“Squad” member Rep. Ayanna Pressley (D-MA) has decided that Walgreens is racist after the company closed a location in her district on Wednesday.

Laying down her accusation on the House Floor on this week, she revealed Walgreens’ plan to close another pharmacy located at Warren Street, Roxbury, in the Massachusett’s 7th congressional district.

Pointing out that the community is 85% black and Latino, the far-left representative stated, “This closure is a part of a larger trend of abandoning low-income communities like the previous closures in Mattapan and Hyde Park, both in the Massachusetts 7th. When a Walgreens leaves a neighborhood, they disrupt the entire community and they take with them baby formula, diapers, asthma inhalers, life-saving medications, and, of course, jobs.”

“These closures are not arbitrary and they are not innocent. They are life-threatening acts of racial and economic discrimination,” she added.

Pressley then went further to challenge Walgreen’s CEO Tim Wentworth, an effort collaborated by Sen. Ed Markey (D-MA) and Sen. Elizabeth Warren (D-MA), who join those in opposition to the closure in arguing that the closure would lead to a pharmacy desert in the area.

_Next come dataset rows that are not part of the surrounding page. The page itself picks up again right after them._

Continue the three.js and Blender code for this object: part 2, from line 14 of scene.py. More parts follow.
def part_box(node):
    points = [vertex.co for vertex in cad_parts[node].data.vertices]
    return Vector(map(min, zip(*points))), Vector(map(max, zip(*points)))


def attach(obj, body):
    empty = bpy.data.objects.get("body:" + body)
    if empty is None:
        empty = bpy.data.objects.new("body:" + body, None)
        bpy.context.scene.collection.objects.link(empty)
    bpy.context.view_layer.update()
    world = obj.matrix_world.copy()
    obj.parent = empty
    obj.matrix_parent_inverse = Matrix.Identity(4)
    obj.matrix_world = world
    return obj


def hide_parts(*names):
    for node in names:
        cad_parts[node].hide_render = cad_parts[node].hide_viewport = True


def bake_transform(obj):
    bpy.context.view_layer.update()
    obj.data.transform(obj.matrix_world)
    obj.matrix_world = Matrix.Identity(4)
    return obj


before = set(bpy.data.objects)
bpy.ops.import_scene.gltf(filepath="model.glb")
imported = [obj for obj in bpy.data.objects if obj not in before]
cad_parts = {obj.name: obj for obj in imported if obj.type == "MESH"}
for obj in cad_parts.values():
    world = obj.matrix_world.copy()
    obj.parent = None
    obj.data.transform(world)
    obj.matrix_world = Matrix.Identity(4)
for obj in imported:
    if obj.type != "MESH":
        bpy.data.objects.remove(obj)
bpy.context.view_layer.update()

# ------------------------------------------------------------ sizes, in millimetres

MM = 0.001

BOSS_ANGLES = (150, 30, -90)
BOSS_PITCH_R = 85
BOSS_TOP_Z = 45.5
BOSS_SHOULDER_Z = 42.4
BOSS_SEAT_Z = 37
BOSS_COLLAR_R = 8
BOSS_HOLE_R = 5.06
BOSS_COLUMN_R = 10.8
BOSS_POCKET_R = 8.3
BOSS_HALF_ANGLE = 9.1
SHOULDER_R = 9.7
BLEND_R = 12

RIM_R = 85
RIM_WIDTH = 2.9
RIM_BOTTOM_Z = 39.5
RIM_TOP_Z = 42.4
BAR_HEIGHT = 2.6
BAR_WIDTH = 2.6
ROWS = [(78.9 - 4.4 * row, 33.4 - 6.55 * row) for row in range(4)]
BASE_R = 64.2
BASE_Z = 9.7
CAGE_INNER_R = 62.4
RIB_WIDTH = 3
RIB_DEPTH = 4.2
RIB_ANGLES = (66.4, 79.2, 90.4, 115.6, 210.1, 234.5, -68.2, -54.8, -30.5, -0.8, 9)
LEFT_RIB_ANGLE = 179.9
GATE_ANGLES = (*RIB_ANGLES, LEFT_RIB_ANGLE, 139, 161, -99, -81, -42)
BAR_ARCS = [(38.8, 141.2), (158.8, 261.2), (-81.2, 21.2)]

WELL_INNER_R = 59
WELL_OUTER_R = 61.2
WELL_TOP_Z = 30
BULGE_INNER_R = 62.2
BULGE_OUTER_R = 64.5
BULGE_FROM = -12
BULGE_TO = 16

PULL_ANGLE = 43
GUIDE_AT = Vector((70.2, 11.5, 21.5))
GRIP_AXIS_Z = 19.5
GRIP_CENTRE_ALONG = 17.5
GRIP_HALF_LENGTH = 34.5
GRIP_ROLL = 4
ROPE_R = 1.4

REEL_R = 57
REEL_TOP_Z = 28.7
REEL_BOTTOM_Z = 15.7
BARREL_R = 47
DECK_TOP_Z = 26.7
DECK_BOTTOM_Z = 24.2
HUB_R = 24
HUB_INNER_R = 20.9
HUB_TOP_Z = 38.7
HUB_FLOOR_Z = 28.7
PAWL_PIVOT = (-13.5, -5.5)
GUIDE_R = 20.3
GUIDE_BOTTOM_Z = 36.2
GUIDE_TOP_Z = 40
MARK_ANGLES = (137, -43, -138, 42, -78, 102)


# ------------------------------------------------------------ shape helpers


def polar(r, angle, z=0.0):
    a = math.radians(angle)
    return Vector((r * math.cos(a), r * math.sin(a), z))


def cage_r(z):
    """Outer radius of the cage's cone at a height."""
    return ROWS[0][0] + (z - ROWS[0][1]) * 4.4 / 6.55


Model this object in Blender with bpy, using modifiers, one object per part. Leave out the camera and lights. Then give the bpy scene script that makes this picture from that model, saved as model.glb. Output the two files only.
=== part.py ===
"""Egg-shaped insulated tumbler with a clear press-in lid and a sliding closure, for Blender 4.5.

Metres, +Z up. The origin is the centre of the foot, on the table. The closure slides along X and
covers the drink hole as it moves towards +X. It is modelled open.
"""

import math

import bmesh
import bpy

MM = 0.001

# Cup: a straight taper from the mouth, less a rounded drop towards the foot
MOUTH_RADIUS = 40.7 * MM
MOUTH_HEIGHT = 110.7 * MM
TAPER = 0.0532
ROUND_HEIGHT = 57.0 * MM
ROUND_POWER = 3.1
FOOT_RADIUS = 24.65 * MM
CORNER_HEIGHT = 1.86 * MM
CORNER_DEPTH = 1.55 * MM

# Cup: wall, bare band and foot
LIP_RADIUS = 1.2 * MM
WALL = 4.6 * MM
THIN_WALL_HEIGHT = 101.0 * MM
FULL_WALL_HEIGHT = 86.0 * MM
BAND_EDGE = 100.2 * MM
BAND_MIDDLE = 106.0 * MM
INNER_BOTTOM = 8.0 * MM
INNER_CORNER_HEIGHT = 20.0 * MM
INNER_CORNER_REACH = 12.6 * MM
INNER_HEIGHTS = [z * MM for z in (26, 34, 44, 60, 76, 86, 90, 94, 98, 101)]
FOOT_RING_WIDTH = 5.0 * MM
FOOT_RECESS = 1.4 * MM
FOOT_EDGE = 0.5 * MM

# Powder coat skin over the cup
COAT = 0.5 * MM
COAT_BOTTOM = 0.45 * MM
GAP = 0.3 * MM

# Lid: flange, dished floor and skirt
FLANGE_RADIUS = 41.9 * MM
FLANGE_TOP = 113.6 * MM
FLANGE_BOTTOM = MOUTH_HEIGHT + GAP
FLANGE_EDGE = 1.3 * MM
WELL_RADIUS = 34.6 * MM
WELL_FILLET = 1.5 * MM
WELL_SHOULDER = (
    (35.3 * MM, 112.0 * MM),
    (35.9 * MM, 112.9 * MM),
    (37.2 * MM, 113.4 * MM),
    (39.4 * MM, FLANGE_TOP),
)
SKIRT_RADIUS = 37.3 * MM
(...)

“Why was there no community input? No adequate notice to customers? And no transition resources to prevent gaps in health care?” she asked, adding, “Shame on you, Walgreens. Having a website with talking points about health equity and underserved communities is not enough. Walgreens is a multi-billion-dollar corporation that needs to put their money where their mouth is and stop divesting from Black and brown communities.”

While Pressley is making the company’s decision about race, Walgreens said that the several factors it takes into account when closing a store includes the dynamics of the local market and a change in purchasing habits of customers.

Walgreens’ decision to close the store in Pressley’s district comes among various closures across the country, as the company revealed last year that it would be closing 150 stores in total.

Massachusett’s 7th congressional district would be the fourth closure of a local Walgreens in Boston in a little over a year.

The company has said that it would be transferring patient files and prescriptions to a Walgreens that is about one mile away from the closed-down location. It would also offer free same-day delivery of prescription drugs for 90 days into the closure and waive the purchase minimum requirement of $35.